そして、今日の名人戦第1局のように明らかに相手がペースを掴んだ将棋における一見「クソ粘り」にも見える指し回しもまた、「勝負の鬼」羽生の一大特徴であるといえる。ご存知の通り、当初中住まいの「5八」に位置していた羽生の玉は、最終的には「逆米長玉」の「1八」に収まり、2筋の竜の守りによって鉄壁の堅陣を築いた。とはいえ佐藤に「5七桂成」と切り込まれた局面では羽生の玉は下段に落とされているうえに裸玉であり、下手をすれば数手で寄せ切られてしまう状況だった。そこで2四角と打ち、成桂を持ち角と差し違えて4八銀と守った姿は、まさに「羽生四段」のクソ粘りが今なお健在である証であったし、あの局面が実際には結構難しかったにせよ、羽生側をもって指したいと判断していた棋士が皆無であったことから考えても、やはり名人戦第1局の将棋はまさに「羽生にしか指せない、名曲中の名局」であったといえるだろう。

 

そして、止めはその恐ろしいまでの終盤の力量と、藤井聡太六段にもみられる「妙手体質」である。しかし、レベルにおいてもスケールの大きさにおいても、羽生のそれは、藤井のそれをはるかに上回っている。

誰が一体、あの龍取りを放置しての絶妙手、「5一金」の存在をはるか以前から予言できていただろうか?そして、一見は最強の粘りであるかに見えた佐藤の「6二角」から、僅か5手後に佐藤の投了が待っていると思っていただろうか?確かに局面だけを見れば、「5一金」はともかくも、6二角に対する「5二歩、同玉、8一龍」の手順は、アマチュアでも発見できるものではある。
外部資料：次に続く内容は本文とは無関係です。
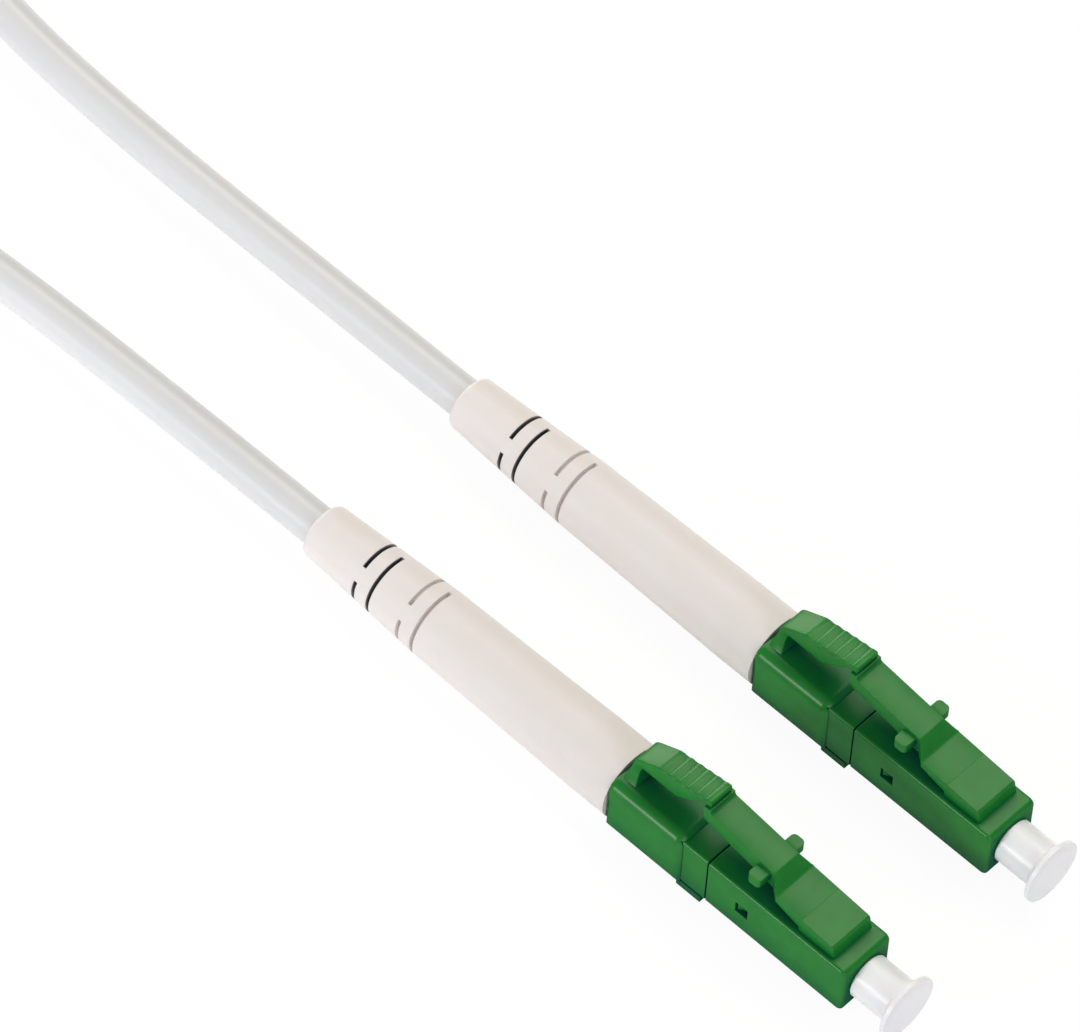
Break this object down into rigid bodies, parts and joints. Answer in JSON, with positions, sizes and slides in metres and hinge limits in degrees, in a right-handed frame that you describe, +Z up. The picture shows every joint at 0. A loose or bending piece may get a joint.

しかし、そういう妙手順が至る所にちりばめられている将棋自体の「妙手体質」こそが、羽生善治という人の持つ根源的な「スター性」であるように、私には思えてならない。だからこそ、AbemaTVで解説していた屋敷伸之も「羽生さんの日ごろの行いの良さ」と言ったのだろう。

 

羽生には、将棋自体に華がある。それはたとえば渡辺明にも、佐藤天彦にも、久保利明にもないものである。唯一、その意味で羽生を追える存在といえるのは、まさに藤井聡太だけなのだろうが、彼は羽生よりも32も年下である。この一事をもってしても、いったいどれだけ羽生の「光」が将棋界のおいてすさまじいものであるか、わかっていただけることだろう。

 

そしてまた、羽生によって葬り去られる棋士が一人増えた。私は佐藤天彦ではないからわからないが、普通の感覚を持つ者にとって、今日の敗戦は「ショックな負かされ方」であり、特に6二角からの収束部分は見ていて久しぶりに「涙が出る」程、ショックな幕切れであった。私は佐藤の重厚な受け将棋、そして独特の中盤感覚が結構好きなのだが、よほどのことがない限り今名人戦に限らず、今後の羽生との対戦においても佐藤が互角以上に渡り合うことは難しいだろう、と感じざるを得なかった。相似の現象は、連勝中の藤井聡太においても多く見受けられており、彼ら「歴史を作る天下人」の勝ち方には、その当人の意思の有無にかかわらず「十年斬り」の要素があるものである。

 

羽生善治…あなたは現役棋士として将棋を指す限り、永久に天下人だ。そう確信せざるを得ない「痛烈」な内容の勝利が、確かにそこにはあった。だからこそ、AmebaTVの視聴数が100万単位にまで上ったのだと思う(見間違えではないはずだ。これって凄いことだよね?)。まずは1400勝、本当におめでとうございます。